I do work for Aspera. To get a complete response to what your problem is (there are a lot of potential issues) you should contact support@asperasoft.com, open a ticket and let them know you are doing transfers with NCBI. They will ask for your log files, which contain metrics we can look at to find out what the problems are. If you want to isolate log files (normally written to syslog) to send to support, the -L switch can be used to specify a log directory. For example:

$ ascp -i -QT -l 35m -k2 -L /tmp/aspera user@host:ncbifiles /data

The /tmp/aspera directory will need to exist, but after your transfer you will see some log files.

As for the -k2, that option specifies how to deal with partial files. The support team can also look at the logs to see why this did not work.

I have some ideas what is going on, but the support team is very helpful and the log files will help us identify the exact cause.

Morgan Langille said...

I have made an additional update to my original blog post explaining the reasons that Aspera gave me for my connection problems.

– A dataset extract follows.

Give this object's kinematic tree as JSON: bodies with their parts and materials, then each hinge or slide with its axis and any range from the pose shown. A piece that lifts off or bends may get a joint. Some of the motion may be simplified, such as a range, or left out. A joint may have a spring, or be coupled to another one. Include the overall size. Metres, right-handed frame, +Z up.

If others have experiences with the software it would be great to hear your opinions.

Michelle Munson said...

Morgan,

Your usage missed a fundamental capability in our software. The 'ascp' command line binary MUST have a -Q option in place to use the adaptive rate control. Without it, the software is using a fixed rate mode, without regard for the available bandwidth, and hence the potential for disconnecting your own transfers due to overdrive of connection. This is the sole reason for the disconnects you experienced and the fluctuating speed.

If you use the -Q option, the target transfer rate (-l) does not need to be adjusted at all. This was your primary problem.

I suppose we should make this the default in the 'ascp' command line (it is in the standalone products) but not in the command line.

Morgan, additionally, we are also releasing our 2.6 version of the software with disk-based rate control enabled. This is important for very high speed transfers where the network bottleneck speeds exceeds the disk throughput - basically extends the congestion avoidance of the adaptive rate control through the disk. At the speeds you tested, this is not important, but for other NCBI users it is.

I am taking time to reply on this because it is extremely important that users understand how to properly use the software, to realize its intended performance.

Thanks,

Michelle Munson
President, Aspera, Inc.

Michelle

Michelle Munson said...

Morgan,

I would like to have you run the following command to demonstrate our points:

ascp -QT -l 200M -k2 -i ../etc/asperaweb_id_dsa.putty anonftp@ftp-private.ncbi.nlm.nih.gov:/source_directory /destination_directory/

This will do the following:

- Use Adaptive rate control and automatically adjust the transmission rate to the available bandwidth, which is around 35 Mbps REGARDLESS of the target rate (-l 200M, 200 Mbps). You were using Fixed rate control (no -Q) before, which fixed the transmission rate at 200 Mbps.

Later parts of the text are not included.